2. Ask God to make you his instrument to bring those people to him.

iii. Seek the fellowship of his people

1. Drawing close to him

Hebrews 10:22 --let us draw near to God with a sincere heart in full assurance of faith, having our hearts sprinkled to cleanse us from a guilty conscience and having our bodies washed with pure water.

c. Self-deception

i. Things that we are involved in aren’t really that bad

ii. We can get by with a little bit of sin – it won’t hurt us

Jesus says – If your eye (heart) is bad your whole body will be full of darkness. Let me suggest to you that you can have a bad heart and think it’s pure. You put your Bible down seeking to judge things on your own – after all you know what is right and wrong.

The people who work to stop counterfeiting don’t study the fake money. They don’t spend their time thinking up all the possible ways money could be changed or forged. Let me tell you what they do spend their time doing. They spend their time studying the real thing. They know what the dollar bill looks like forwards and backwards, upside down and inside out. They do this so when they have a fake in front of them they can tell the difference.

Some of you have put down your Bibles – for whatever reason you have. Maybe you don’t understand it, maybe you don’t have the time. I encourage you this morning to have a passion for God’s word. It’s more than a book it’s a love letter from our creator. It’s more than a bunch of “Thee’s” Thous and Thou Shalt Not – It’s the word of life. Pick up your Bible again – if you don’t have one that you can understand let me know and we’ll see what we can do about it.

The Third thing Jesus talks about is:

III. A Single Master (24)

This might bring forward the idea of an employer – but that’s not what Jesus is speaking about. You can have more than one employer and this verse is not about you. I know people who work two jobs, they love them both, they are dedicated to both equally, and this verse doesn’t apply to them in that context.

a. Master of Slaves

i. A slave can’t be owned by more than one master

When a slave is owned by a master he gives the master everything he has. He has nothing left for anyone else – to give anything to anyone else would make his master less than master. It is not simply difficult, but absolutely impossible, to serve two masters and fully or faithfully be the obedient slave of each.

b. God is our master

i. We are his slaves

Romans 6:16-22

16Don’t you know that when you offer yourselves to someone to obey him as slaves, you are slaves to the one whom you obey--whether you are slaves to sin, which leads to death, or to obedience, which leads to righteousness? 17But thanks be to God that, though you used to be slaves to sin, you wholeheartedly obeyed the form of teaching to which you were entrusted. 18You have been set free from sin and have become slaves to righteousness.

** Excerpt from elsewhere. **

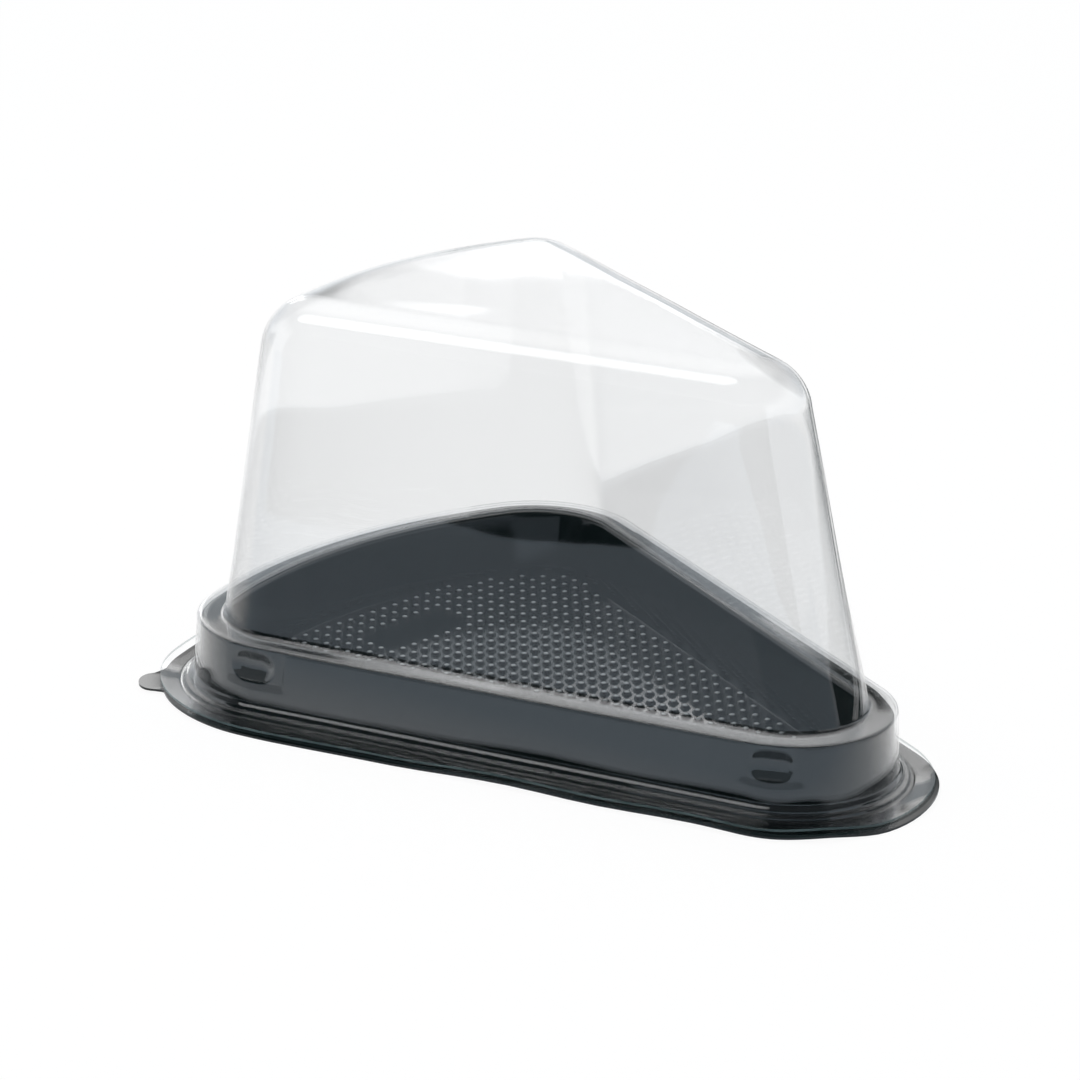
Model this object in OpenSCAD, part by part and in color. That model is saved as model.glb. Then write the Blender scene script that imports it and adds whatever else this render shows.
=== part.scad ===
// Wedge pack for one slice of cake: a black tray and a clear domed lid that drops over its rim.
// Each is formed from one thin sheet. The tip of the slice points along +X, and the pack
// stands on its flange. Every outline is one rounded wedge, grown or shrunk by an offset
// that is counted outward from the outer edge of the lid's shoulder.

/* [Wedge outline] */
// Angle between the two straight sides
slice_angle = 38.6; // [34:0.2:44]
// Length from the point where the straight sides would meet to the middle of the crust side
slice_l = 197.7; // [180:0.1:215]
// Radius of the curved crust side
crust_r = 117; // [105:1:150]
// Corner radius at the tip
tip_r = 21; // [19:0.5:25]
// Corner radius at both ends of the crust side
heel_r = 22.5; // [20:0.5:26]

/* [Sheets] */
// Thickness of the tray's sheet
tray_t = 0.5; // [0.4:0.05:0.6]
// Thickness of the lid's sheet
lid_t = 0.5; // [0.4:0.05:0.6]
// Clearance between the tray's outer wall and the lid's skirt
skirt_gap = 0.35; // [0.25:0.05:0.5]
// Clearance between the two flanges, one lying on the other
flange_gap = 0.05; // [0.02:0.01:0.1]

/* [Lid skirt] */
// Height of the lid's flat shoulder above the table
shoulder_z = 16; // [14:0.5:20]
// Width of the shoulder between the skirt and the dome
shoulder_w = 5; // [4:0.5:7]
// Rounding between the shoulder and the skirt
shoulder_r = 1; // [0.8:0.1:1.4]
// How far the skirt leans outward from the shoulder to its foot
skirt_lean = 0.7; // [0.4:0.1:1.2]
// Height of one of the two small steps at the skirt's foot
step_h = 0.85; // [0.6:0.05:1.1]
// Tread of one of these steps
step_w = 1.3; // [1:0.1:1.6]
// Overall reach of the lid's flange beyond the shoulder's edge
lid_flange = 9; // [7:0.5:12]

/* [Dome] */
// Height of the closed pack
pack_h = 85.5; // [70:0.5:110]
// How far the dome walls lean inward from their foot to the top
dome_lean = 8.4; // [6:0.2:11]
// Radius of the rounded edge round the flat top
dome_edge_r = 12; // [8:0.5:13]
// Corner radius of the dome walls under the top edge, at the tip
dome_tip_r = 14; // [13.5:0.5:18]
// Corner radius of the dome walls under the top edge, at the heels
dome_heel_r = 13.5; // [13.5:0.5:18]
// Rounding between the dome walls and the shoulder
dome_foot_r = 1.2; // [0.8:0.1:1.6]

/* [Tray] */
// Reach of the tray's flange beyond the shoulder's edge
tray_flange = 9; // [7.5:0.5:11]
// How far the trimmed edge of the tray's flange lies off centre towards the tip
trim_x = 2.2; // [0:0.1:2.5]
// How far it lies off centre towards the front
trim_y = 1.4; // [0:0.1:1.5]
// Gap between the top of the tray's rim and the lid's shoulder above it
rim_gap = 0.3; // [0.2:0.05:0.5]
// Width of the tray's flat rim, with its two rounded edges
rim_w = 5.6; // [5:0.2:7]
// Rounding of the rim's two edges
rim_r = 0.8; // [0.7:0.1:1]
// How far the inner wall leans inward from the rim to the floor
wall_lean = 2.8; // [2:0.2:4]
// Height of the upper face of the floor above the table
floor_z = 1; // [0.8:0.1:2]
// Length of the pull tab beyond the flange at the front heel
tab_l = 5; // [3:0.5:7]
// Width of the pull tab
tab_w = 9; // [7:0.5:11]

/* [Bumps] */
// Spacing of the bumps on the floor, both ways
bump_pitch = 3.4; // [3.2:0.1:5]
// Diameter of a bump at the floor
bump_d = 2; // [1.4:0.1:2.4]
// Height of a bump
bump_h = 0.7; // [0.4:0.05:0.9]
// Margin between the outermost bumps and the inner wall
bump_margin = 1.2; // [1:0.1:3]
// Length of the bare panel near the crust, along X
panel_l = 12; // [8:1:16]
// Width of the bare panel, along Y
panel_w = 22; // [14:1:30]
// Distance of the bare panel's middle from the middle of the crust side
panel_x = 26.5; // [20:0.5:40]

/* [Snaps] */
// Length of the mouth of one of the lid's pressed-in snap dimples
dimple_l = 10.5; // [8:0.5:11]
// Height of a dimple's mouth
dimple_h = 6.4; // [5:0.2:6.6]
// Depth of a dimple from the skirt's outer face
dimple_in = 1.2; // [0.9:0.1:1.4]
// Drop of a dimple's middle below the shoulder
dimple_drop = 4.5; // [4.2:0.1:5.5]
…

19I put this in human terms because you are weak in your natural selves. Just as you used to offer the parts of your body in slavery to impurity and to ever-increasing wickedness, so now offer them in slavery to righteousness leading to holiness. 20When you were slaves to sin, you were free from the control of righteousness. 21What benefit did you reap at that time from the things you are now ashamed of? Those things result in death! 22But now that you have been set free from sin and have become slaves to God, the benefit you reap leads to holiness, and the result is eternal life.

1. We belong to him

2. He bought us with his son who died on the cross that we might have life with him eternally.

Conclusion:

If you get nothing else this morning get this. The things of this earth are not everlasting. They won’t last forever – you can’t take your cars, your boats, your stuff with you. Do you think it’s going to matter to God how much you have in your checking account? You can spend your whole life searching for treasure – and miss the true treasure. Because we live in this world we have the ability to follow either this world or God.

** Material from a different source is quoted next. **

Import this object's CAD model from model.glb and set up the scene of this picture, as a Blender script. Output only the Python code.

Our text this morning says that you can’t follow both. The world tells you that you can follow both, the Bible says you can’t. The one commands us to walk by faith and the other demands we walk by sight. The one commands us to be humble and the other to be proud, the one to set our minds on things above and the other to set them on things below. One calls us to love light, the other to love darkness. The one tells us to look toward things unseen and eternal and the other to look at things seen and temporal. A disciple of Christ won’t look around at the world and be happy with what they do.

Can you say that you only have one master? What do you spend your time doing? Where do you spend your money? I am convinced that God doesn’t want your money as much as he wants your heart. He wants every ounce of you as you are. This relationship that he desires to bring you into, is a relationship based on love. He wants you to place all your anger and frustration, all your self-pity and doubt, all your loneliness and hurt at the foot of the cross. He doesn’t want you to leave half-devoted to him.

Bill Parcels is the new coach of the Dallas Cowboys. I heard a story about him. He’s coached several teams and they get all the clothing from the team. Every shirt, every pair of pants, every coat they get free from the team they coach for. Not just the coach but the staff as well. When he coached the NY Jets – and then moved on to another team he gave away all his clothes. He slowly began filling his closet with new team stuff. When we went to the New England Patriots he won Super Bowls – I heard that he gave every bit of that stuff away because now he is with the Cowboys.

In a sense what this text is asking us to do – is shed our clothing of belonging to self. Shed our desire to belong to this world, take off our willingness to do what the world desires – and fill our minds with the things of God.

Is Jesus Lord in your life this morning? Have you given him your everything? He only wants the life he gave to you, so that he can fulfill his purpose in you. If you haven’t accepted Jesus as Lord and Savior and would like to do so this morning – or if you realize that you have been trying to serve both God and the world and are tired of the frustration. Come as we stand and sing.